Importers benefit from access to the best value the world has to offer. In 2004, for example, more than half the $1.5 trillion in U.S. imports were capital goods, and industrial supplies and materials—imports often used in the production of finished products. In turn, this helps U.S. producers to be more globally competitive and increase sales.
U.S. communities that host globally-engaged companies also experience positive spillovers in terms of wages, technology and skills. Furthermore, revenue generated from global integration flows throughout local communities and spreads risk should the United States enter a period of slow or negative economic growth. This often translates into a more stable workforce and tax base.
In 1950, U.S. trade accounted for less than 5.5 percent of U.S. economic growth. Today, it has become an integral part of everyday life, accounting for 25 percent. And the benefits are far reaching. In 2005, Gary Clyde Hufbauer of the Institute for International Economics, said trade and globalization have generated an increase in U.S. income of approximately $1 trillion annually, measured in 2003 dollars. This translates into an income gain of about $10,000 for the average American household per year.
Although the pursuit of international trade and investment carries risks, the dangers of solely operating domestically could be greater for many firms. Global engagement, which generates many benefits, is an important key to success in our competitive business environment.
The United States always has been a leading proponent of free trade. However, many now believe this leadership position is at stake—especially since U.S. willingness to accept World Trade organization (WTO) rulings is questioned.
For example, both WTO and NAFTA committees have ruled that Canadian lumber subsidization evidence is insufficient. Nevertheless, the U.S. continues to impose tariffs on Canadian softwood lumber exports to the U.S. This dispute has been unresolved since 1982.
International trade is a primary generator of business growth in Western New York. And a tremendous number of jobs are dependent on it.
How do we know this?
New York state is the third-largest exporter of manufactured goods compared to all other states. Based on U.S. Census Bureau calculations, more than 280,000 New York jobs are directly dependent on merchandise exports, which pay 13 percent to 18 percent more than the national average wage. And a tremendous number of jobs are dependent on New York’s service exports, as well as indirect exports.
Trade is also essential to our region.
In the Buffalo-Niagara Falls metropolitan area, the manufacturing sectors with the largest employment are also among the state’s top merchandise export industries. What does this mean?
Take the local transportation equipment industry for instance. It is Buffalo-Niagara’s largest manufacturing employer and New York’s second largest merchandise export. It stands to reason: As Ontario auto producers (one of our principal customers) buy more auto parts from local manufacturers, we benefit.

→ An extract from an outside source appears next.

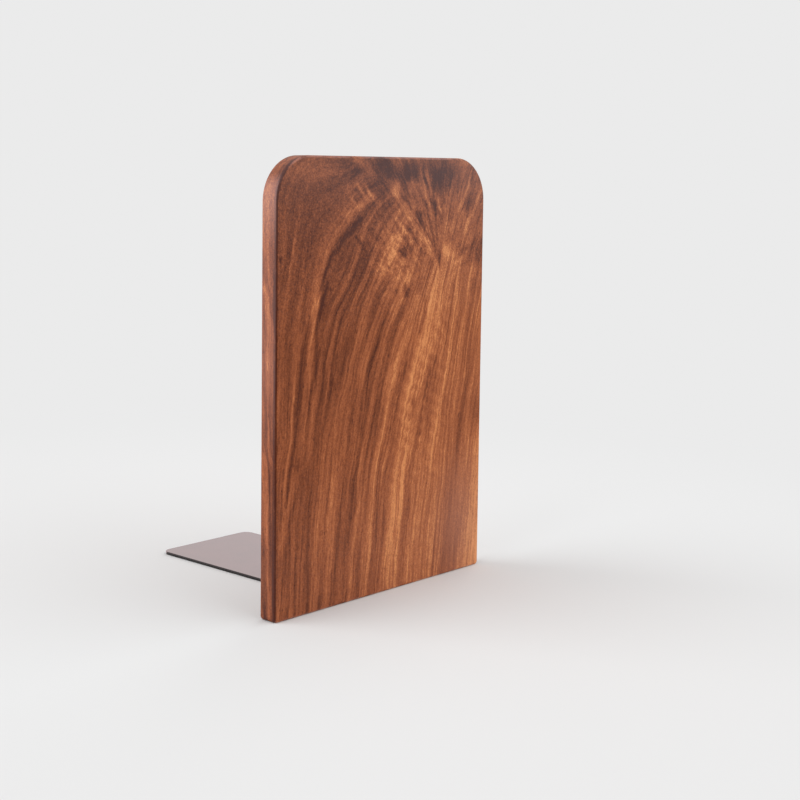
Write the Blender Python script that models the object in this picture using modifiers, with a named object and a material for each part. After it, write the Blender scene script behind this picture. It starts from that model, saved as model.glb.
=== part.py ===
"""Wooden bookend: an upright hardwood panel screwed to a thin bent steel bracket.

The panel's outer face looks along -Y. Books stand on the bracket's base, behind the panel, on the +Y side.
The origin is on the shelf surface, at the middle of the whole bookend's footprint. Lengths are in metres.
"""

import math

import bmesh
import bpy

MM = 0.001

# Overall sizes
PANEL_WIDTH = 120 * MM
PANEL_HEIGHT = 170 * MM
OVERALL_DEPTH = 105 * MM

# Wooden panel
PANEL_THICKNESS = 8 * MM
PANEL_TOP_RADIUS = 17 * MM
PANEL_FOOT_RADIUS = 1.6 * MM
PANEL_EDGE_RADIUS = 1.1 * MM

# Steel bracket, bent from one sheet
SHEET_THICKNESS = 0.7 * MM
BRACKET_WIDTH = 50 * MM
LEG_HEIGHT = 50 * MM
BEND_INNER_RADIUS = 1 * MM
SHEET_CORNER_RADIUS = 4 * MM

# Non-slip pad stuck under the base
PAD_THICKNESS = 0.3 * MM

# Countersunk wood screws through the leg
SCREW_LENGTH = 5.5 * MM
SCREW_HEAD_RADIUS = 2 * MM
SCREW_RIM_HEIGHT = 0.12 * MM
SCREW_THREAD_RADIUS = 1.1 * MM
SCREW_CORE_RADIUS = 0.8 * MM
SCREW_PITCH = 1 * MM
SCREW_TIP_LENGTH = 1.4 * MM
SCREW_TIP_FLAT_RADIUS = 0.12 * MM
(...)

Jack Davis, the outspoken trade protectionist who attempted to unseat Rep. Tom Reynolds in the 26th Congressional district last November, has made trade the scapegoat of virtually all our economic problems. Although his intentions are good, his trade policy recommendations, if implemented, would be disastrous for Western New York. If Davis had his way, he would raise import barriers in an attempt to isolate producers from foreign competition. In response, foreign countries would retaliate by keeping U.S. products out. This would have an enormously negative impact on New York State, especially local auto parts producers who heavily rely on Ontario auto factory orders.
Overall, we would lose more jobs than gained.

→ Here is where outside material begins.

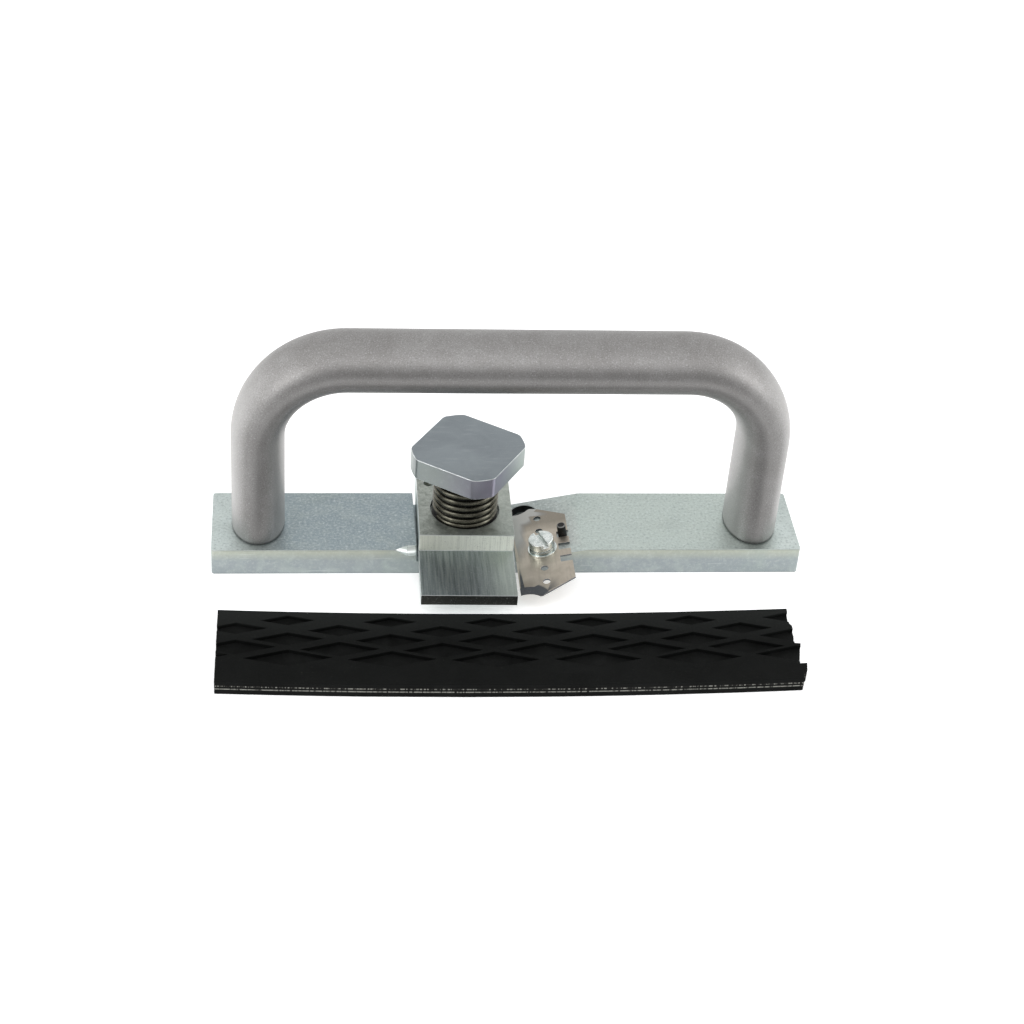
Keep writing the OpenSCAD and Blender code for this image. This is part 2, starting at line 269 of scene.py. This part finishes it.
def edged_copy(node, name, bevel, *materials, slot, segments=2, angle=30, corner=0,
               body="frame"):
    """A copy of a CAD piece with clean flat faces and a fine bevel on its sharp edges."""
    shape = bmesh.new()
    shape.from_mesh(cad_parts[node].data)
    bmesh.ops.remove_doubles(shape, verts=shape.verts, dist=WELD)
    bmesh.ops.dissolve_limit(shape, angle_limit=FLAT_WITHIN, verts=shape.verts,
                             edges=shape.edges)
    if corner:
        # The upright outer edges are rounded before the fine bevel
        middle = sum((v.co for v in shape.verts), Vector()) / len(shape.verts)
        upright = [edge for edge in shape.edges
                   if edge.is_manifold and edge.calc_face_angle() > CORNER_TURN
                   and abs((edge.verts[0].co - edge.verts[1].co).normalized().z) > CORNER_UPRIGHT
                   and (edge.verts[0].co - middle).xy.length > CORNER_OUT]
        bmesh.ops.bevel(shape, geom=upright, offset=corner, offset_type="OFFSET", segments=5,
                        profile=0.5, affect="EDGES", material=-1, clamp_overlap=True)
    piece = new_object(name, shape, *materials, sharp=angle)
    rounding = piece.modifiers.new("edges", "BEVEL")
    rounding.width = bevel
    rounding.segments = segments
    rounding.limit_method = "ANGLE"
    rounding.angle_limit = math.radians(angle)
    rounding.harden_normals = True
    rounding.material = len(materials) - 1
    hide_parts(node)
    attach(piece, body)
    return piece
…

According to a U.S. International Trade Commission study, if all U.S. trade barriers had been eliminated in 1999, 175,000 full-time American workers would have been displaced (representing only one one-hundredth of 1 percent of the labor force), but 192,400 full-time jobs would have been created. The result: a net gain of nearly 17,400 jobs. Plus, total output would have increased by $58.8 billion.
If trade is not causing manufacturing jobs to decline, what is? New technologies and innovation, which have significantly boosted U.S. productivity, are primarily responsible. This has enabled fewer workers to generate much more output than ever before.
Nevertheless, Mr. Davis advocates protectionism to prop up failing manufacturing industries. This would only make the situation worse. Federal Reserve Chairman Alan Greenspan has repeated that creeping protectionism must be thwarted and reversed.
Consider this: Would we have wanted to stop rising productivity in the U.S. agricultural industry that caused the number of farm jobs to fall from 9.5 million in 1940 to 2.2 million today?
Currently, U.S. agricultural output can virtually feed the world. America did not “lose” 7.3 million farm jobs: They shifted to emerging industries. As a result, we became more efficient and prosperous.
Trade is not the cause of Western New York’s economic ills. It’s one of the few bright spots on our economic horizon.